All material below is to be reproduced exactly.
..............................
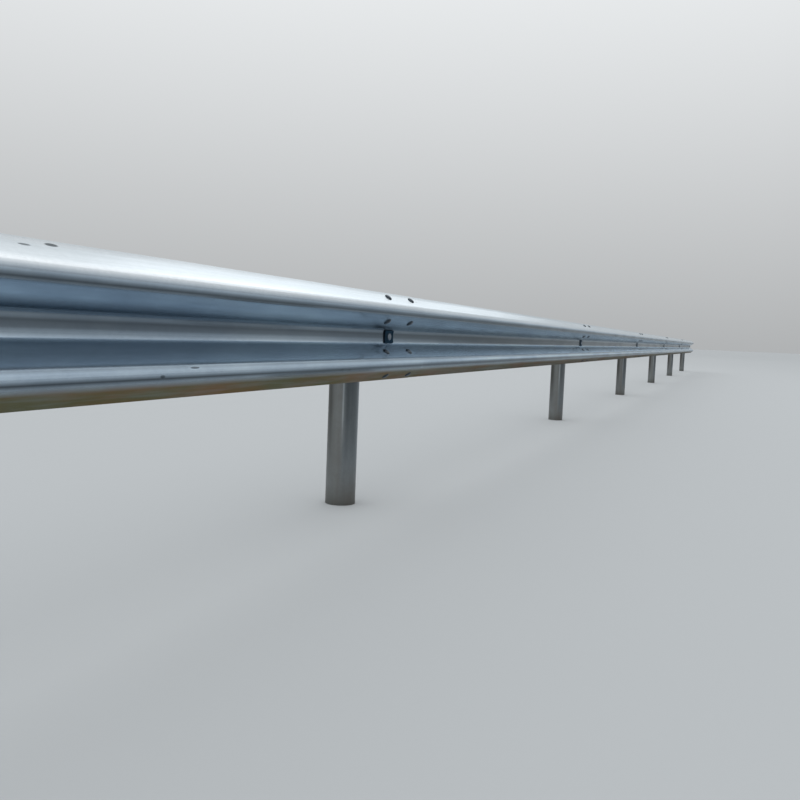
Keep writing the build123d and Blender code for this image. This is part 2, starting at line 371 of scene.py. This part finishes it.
# The section's centre line by its heading, which holds along each flat and turns evenly through each bend.
# Each point is the sum of the headings' cosines and sines up to it: (how far in front of the valley,
# height)
def sectionPath(plan):
    bend = plan["waveBend"] + plan["sheet"] / 2
    slope = math.radians(plan["webAngle"])
    crownFront = plan["depth"] - plan["sheet"] + bend * (1 / math.cos(slope) - 1)
    crownUp = plan["crownSpacing"] / 2
    lipSlope = slope - math.radians(plan["lipTurn"])
    tipUp = (plan["height"] - plan["sheet"] * math.sin(lipSlope)) / 2
    lipUp = tipUp - plan["lipHeight"]
    lipFront = crownFront - (lipUp - crownUp) * math.tan(slope)
    tipFront = lipFront - plan["lipHeight"] * math.tan(lipSlope)
    half = np.array([[tipFront, tipUp], [lipFront, lipUp], [crownFront, crownUp],
                     [0, crownUp - crownFront / math.tan(slope)]])
    corners = np.vstack([half, half[::-1] * [1, -1]])
    radii = np.array([plan["lipBend"] + plan["sheet"] / 2, bend, bend])
    radii = np.concatenate([radii, radii[::-1]])
    legs = np.diff(corners, axis=0)
    heading = np.unwrap(np.arctan2(legs[:, 1], legs[:, 0]))
    turn = np.abs(np.diff(heading))
    tangent = radii * np.tan(turn / 2)
    lengths = np.zeros(2 * len(legs) - 1)
    lengths[0::2] = np.hypot(*legs.T) - np.append(tangent, 0) - np.append(0, tangent)
    lengths[1::2] = radii * turn
    knots = np.append(0, np.cumsum(lengths))
    run = np.linspace(0, knots[-1], plan["pathPoints"])
    angle = np.interp(run, knots, np.repeat(heading, 2))
    steps = np.stack([np.cos(angle), np.sin(angle)], -1)
    moves = (steps[1:] + steps[:-1]) / 2 * np.diff(run)[:, None]
    return knots, run, angle, corners[0] + np.vstack([[0, 0], np.cumsum(moves, axis=0)])


sectionKnots, sectionRun, sectionAngle, sectionPoints = sectionPath(railPlan)
spliceRuns = np.interp(-np.array(railPlan["spliceHeights"]), -sectionPoints[:, 1], sectionRun)

# How far a lapped rail's far end stands forward: the sheet's thickness along -Y plus the gap, over the
# share of the bay that lies before the lap
lapStep = railPlan["sheet"] / math.cos(math.radians(railPlan["webAngle"])) + railPlan["nesting"]
lapStep = lapStep / (1 - railPlan["lap"] * mm / 2 / bayLength)
valleyY = blockFront / mm - railPlan["seat"] - railPlan["sheet"] / 2
railMiddle = railZ / mm


# The section at runs across it, between its points: (how far in front of the valley, height, heading)
def sectionAt(runs):
    columns = (sectionPoints[:, 0], sectionPoints[:, 1], sectionAngle)
    return [np.interp(runs, sectionRun, column) for column in columns]


# Grid lines: plain ones, and over the reach round each centre count even ones in their place
def gridLines(plain, centres, reach, count):
    blocks = [np.linspace(c - reach, c + reach, count) for c in centres]
    far = np.all([np.abs(plain - c) > reach + railPlan["lineGap"] for c in centres], axis=0)
    ends = (plain == plain.min()) | (plain == plain.max())
    return np.unique(np.concatenate([plain[far | ends]] + blocks).round(4))  # to a tenth of a micrometre


# A flat pattern of grid lines with punched slots. Round each slot the cells give way to a ring of quads,
# whose inner points are where the rays to the outer points cross the slot's outline: its straight sides, or
# else its end circles
def punchedSheet(across, along, slots):
    slack, tiny = 0.01, 1e-9  # against rounding, and against a division by nothing
    rows, columns = len(across), len(along)
    grid = np.stack(np.meshgrid(across, along, indexing="ij"), -1).reshape(-1, 2)
    keep = np.ones((rows - 1, columns - 1), bool)
    points, faceSets, holeRings = [grid], [], []
    for centre, halfBlock, straight, radius in slots:
        (top, bottom), (left, right) = (
            np.searchsorted(lines, [middle - half - slack, middle + half + slack]) - [0, 1]
            for lines, middle, half in zip((across, along), centre, halfBlock))
        keep[top:bottom, left:right] = False
        outer = np.concatenate([
            top * columns + np.arange(left, right), np.arange(top, bottom) * columns + right,
            bottom * columns + np.arange(right, left, -1), np.arange(bottom, top, -1) * columns + left])
        ray = grid[outer] - centre
        ray /= np.hypot(*ray.T)[:, None]
        sine, cosine = np.abs(ray[:, 0]), np.abs(ray[:, 1])
        toSide = radius / np.maximum(sine, tiny)
        toEnd = straight * cosine + np.sqrt(np.maximum(radius**2 - (straight * sine) ** 2, 0))
        reach = np.where(toSide * cosine <= straight, toSide, toEnd)
        inner = np.arange(len(outer)) + sum(len(p) for p in points)
        points.append(centre + ray * reach[:, None])
        faceSets.append(np.stack([outer, np.roll(outer, -1), np.roll(inner, -1), inner], -1))
        holeRings.append(inner)
    cells = gridFaces(rows, columns)[keep.ravel()]
    rim = np.concatenate([
        np.arange(columns - 1), np.arange(rows - 1) * columns + columns - 1,
        (rows - 1) * columns + np.arange(columns - 1, 0, -1), np.arange(rows - 1, 0, -1) * columns])
    return np.vstack(points), np.vstack([cells] + faceSets), rim, holeRings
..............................
### RESULT FOR THIS EXERCISE
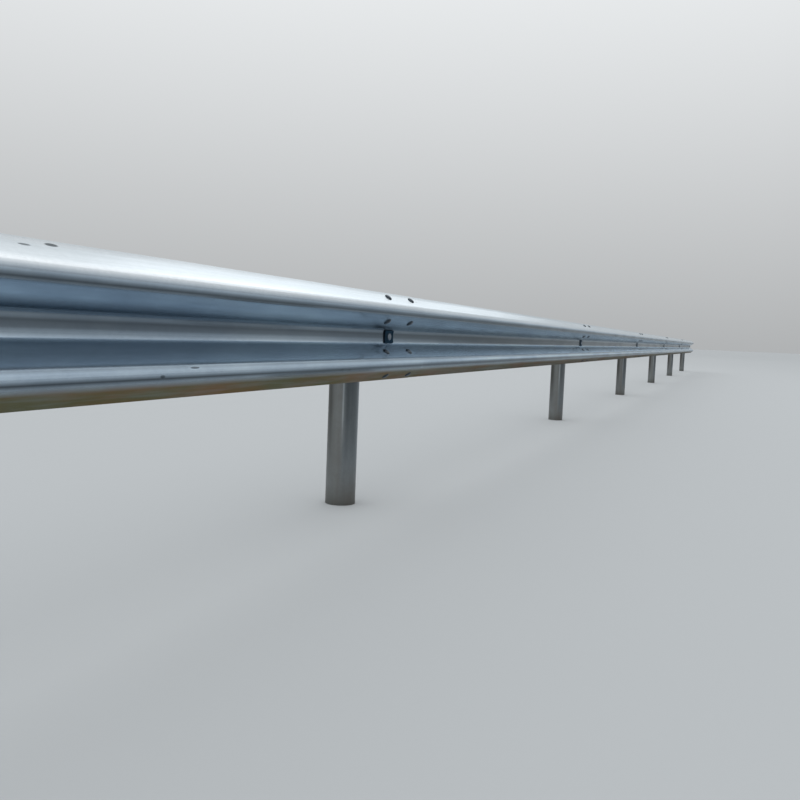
Keep writing the build123d and Blender code for this image. This is part 2, starting at line 371 of scene.py. This part finishes it.
# The section's centre line by its heading, which holds along each flat and turns evenly through each bend.
# Each point is the sum of the headings' cosines and sines up to it: (how far in front of the valley,
# height)
def sectionPath(plan):
    bend = plan["waveBend"] + plan["sheet"] / 2
    slope = math.radians(plan["webAngle"])
    crownFront = plan["depth"] - plan["sheet"] + bend * (1 / math.cos(slope) - 1)
    crownUp = plan["crownSpacing"] / 2
    lipSlope = slope - math.radians(plan["lipTurn"])
    tipUp = (plan["height"] - plan["sheet"] * math.sin(lipSlope)) / 2
    lipUp = tipUp - plan["lipHeight"]
    lipFront = crownFront - (lipUp - crownUp) * math.tan(slope)
    tipFront = lipFront - plan["lipHeight"] * math.tan(lipSlope)
    half = np.array([[tipFront, tipUp], [lipFront, lipUp], [crownFront, crownUp],
                     [0, crownUp - crownFront / math.tan(slope)]])
    corners = np.vstack([half, half[::-1] * [1, -1]])
    radii = np.array([plan["lipBend"] + plan["sheet"] / 2, bend, bend])
    radii = np.concatenate([radii, radii[::-1]])
    legs = np.diff(corners, axis=0)
    heading = np.unwrap(np.arctan2(legs[:, 1], legs[:, 0]))
    turn = np.abs(np.diff(heading))
    tangent = radii * np.tan(turn / 2)
    lengths = np.zeros(2 * len(legs) - 1)
    lengths[0::2] = np.hypot(*legs.T) - np.append(tangent, 0) - np.append(0, tangent)
    lengths[1::2] = radii * turn
    knots = np.append(0, np.cumsum(lengths))
    run = np.linspace(0, knots[-1], plan["pathPoints"])
    angle = np.interp(run, knots, np.repeat(heading, 2))
    steps = np.stack([np.cos(angle), np.sin(angle)], -1)
    moves = (steps[1:] + steps[:-1]) / 2 * np.diff(run)[:, None]
    return knots, run, angle, corners[0] + np.vstack([[0, 0], np.cumsum(moves, axis=0)])


sectionKnots, sectionRun, sectionAngle, sectionPoints = sectionPath(railPlan)
spliceRuns = np.interp(-np.array(railPlan["spliceHeights"]), -sectionPoints[:, 1], sectionRun)

# How far a lapped rail's far end stands forward: the sheet's thickness along -Y plus the gap, over the
# share of the bay that lies before the lap
lapStep = railPlan["sheet"] / math.cos(math.radians(railPlan["webAngle"])) + railPlan["nesting"]
lapStep = lapStep / (1 - railPlan["lap"] * mm / 2 / bayLength)
valleyY = blockFront / mm - railPlan["seat"] - railPlan["sheet"] / 2
railMiddle = railZ / mm


# The section at runs across it, between its points: (how far in front of the valley, height, heading)
def sectionAt(runs):
    columns = (sectionPoints[:, 0], sectionPoints[:, 1], sectionAngle)
    return [np.interp(runs, sectionRun, column) for column in columns]


# Grid lines: plain ones, and over the reach round each centre count even ones in their place
def gridLines(plain, centres, reach, count):
    blocks = [np.linspace(c - reach, c + reach, count) for c in centres]
    far = np.all([np.abs(plain - c) > reach + railPlan["lineGap"] for c in centres], axis=0)
    ends = (plain == plain.min()) | (plain == plain.max())
    return np.unique(np.concatenate([plain[far | ends]] + blocks).round(4))  # to a tenth of a micrometre


# A flat pattern of grid lines with punched slots. Round each slot the cells give way to a ring of quads,
# whose inner points are where the rays to the outer points cross the slot's outline: its straight sides, or
# else its end circles
def punchedSheet(across, along, slots):
    slack, tiny = 0.01, 1e-9  # against rounding, and against a division by nothing
    rows, columns = len(across), len(along)
    grid = np.stack(np.meshgrid(across, along, indexing="ij"), -1).reshape(-1, 2)
    keep = np.ones((rows - 1, columns - 1), bool)
    points, faceSets, holeRings = [grid], [], []
    for centre, halfBlock, straight, radius in slots:
        (top, bottom), (left, right) = (
            np.searchsorted(lines, [middle - half - slack, middle + half + slack]) - [0, 1]
            for lines, middle, half in zip((across, along), centre, halfBlock))
        keep[top:bottom, left:right] = False
        outer = np.concatenate([
            top * columns + np.arange(left, right), np.arange(top, bottom) * columns + right,
            bottom * columns + np.arange(right, left, -1), np.arange(bottom, top, -1) * columns + left])
        ray = grid[outer] - centre
        ray /= np.hypot(*ray.T)[:, None]
        sine, cosine = np.abs(ray[:, 0]), np.abs(ray[:, 1])
        toSide = radius / np.maximum(sine, tiny)
        toEnd = straight * cosine + np.sqrt(np.maximum(radius**2 - (straight * sine) ** 2, 0))
        reach = np.where(toSide * cosine <= straight, toSide, toEnd)
        inner = np.arange(len(outer)) + sum(len(p) for p in points)
        points.append(centre + ray * reach[:, None])
        faceSets.append(np.stack([outer, np.roll(outer, -1), np.roll(inner, -1), inner], -1))
        holeRings.append(inner)
    cells = gridFaces(rows, columns)[keep.ravel()]
    rim = np.concatenate([
        np.arange(columns - 1), np.arange(rows - 1) * columns + columns - 1,
        (rows - 1) * columns + np.arange(columns - 1, 0, -1), np.arange(rows - 1, 0, -1) * columns])
    return np.vstack(points), np.vstack([cells] + faceSets), rim, holeRings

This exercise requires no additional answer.